Of course demand varies in a predictable way over 24 hours, with a small peak at breakfast time and a larger peak in the evening, just as the sun is fading away. Hence the first pinchpoint in supply comes at the evening peak but as coal continues to exit then the time will come when the supply of conventional power is short of the base load, the lowest level of power that is required day and night. Then if wind and solar don’t make up the shortfall, blackouts will happen.

Given the increasing penetration of RE, the usual suspects think that it will easily fill the gap and permit a seamless transition towards the green future. Look, the gap is nothing like 36% of demand.!

However on windless nights there is nothing to fill the gap.

New Catallaxy 

5 thoughts on “It’s The Weather, Stupid: When The Wind Won’t Blow, The Power Don’t Flow

  1. Policy-based science is always destructive.
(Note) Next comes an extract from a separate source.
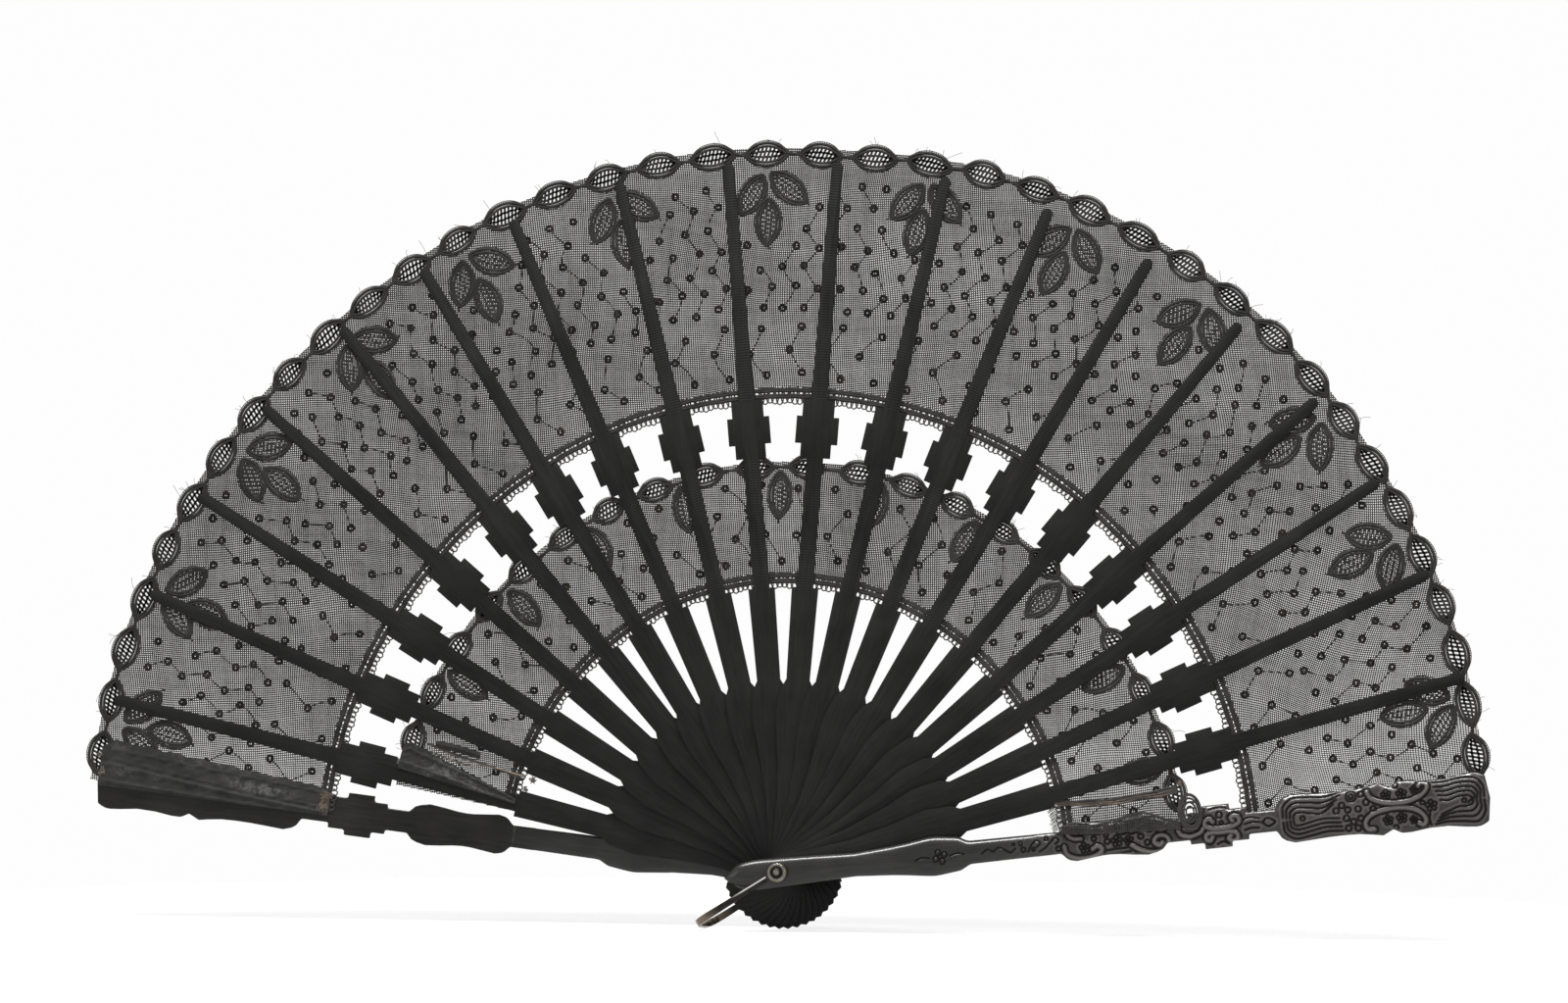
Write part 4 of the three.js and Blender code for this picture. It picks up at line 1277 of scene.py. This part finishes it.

Politicians (and journalists) have no science (or engineering) background, and so have no idea how to do science-based policy. They brag about their “experts” — who are actually rent-seeking grifters who tell them what they want to hear.

  2. I wonder when Toronto will see a mess on the Gardiner from the Jack Layton windmill at Ontario Place?

  3. It is the reliable supply of fuel that differentiates, coal, gas and nuclear from solar and wind renewables for electricity production. It’s the fuel supply stupid.

    Let’s compare coal, gas, nuclear, solar and wind electricity generators. Imagining how full their fuel supply/tank is at the 12.00am each day.

    Coal and gas generators are powered by fossil fuels which at 12am, are able to start the day with a full tank, that is guaranteed to remain full for the 24 hours.

    Uranium is a mineral fuel for a nuclear reactor. At 12am, the Nuclear Reactor starts the day with a full tank, that is guaranteed to remain full for the 24 hours.

    Solar panels are powered by a weather fuel Sunshine. At 12am the fuel tank is empty and will remain empty for the next seven to eight hours, until the Sun rises at 7am or 8am. If the weather is fine there may be nine hours of fuel available. But this is uncertain and subject to cloud cover and the fuel tank can suddenly be empty at any time. Beginning between 5pm and 6pm, the fuel tank becomes empty and remains empty for the next six to seven hours. This means the fuel tank for solar panels is empty for up to fifteen hours of everyday. For a modern society this is totally unacceptable and inefficient. Solar Farms should never be considered for powering a modern society.

    Wind Turbines are powered by a weather fuel the Wind. At 12am there is no certainty that the fuel tank will have any fuel available as the weather may be calm. Because they can only produce electricity, when the wind speed is between 12kms/hr and 90kms/hr, Wind Turbines are reported to produce electricity on average for only 30% of their rated capacity or on average for eight hours per day. Wind Turbines can be becalmed for days at a time, producing no electricity. Likewise if a gale blows for several days no electricity is produced. For a modern society this intermittent supply is totally unacceptable and inefficient. Wind Turbines should never be considered for powering a modern society.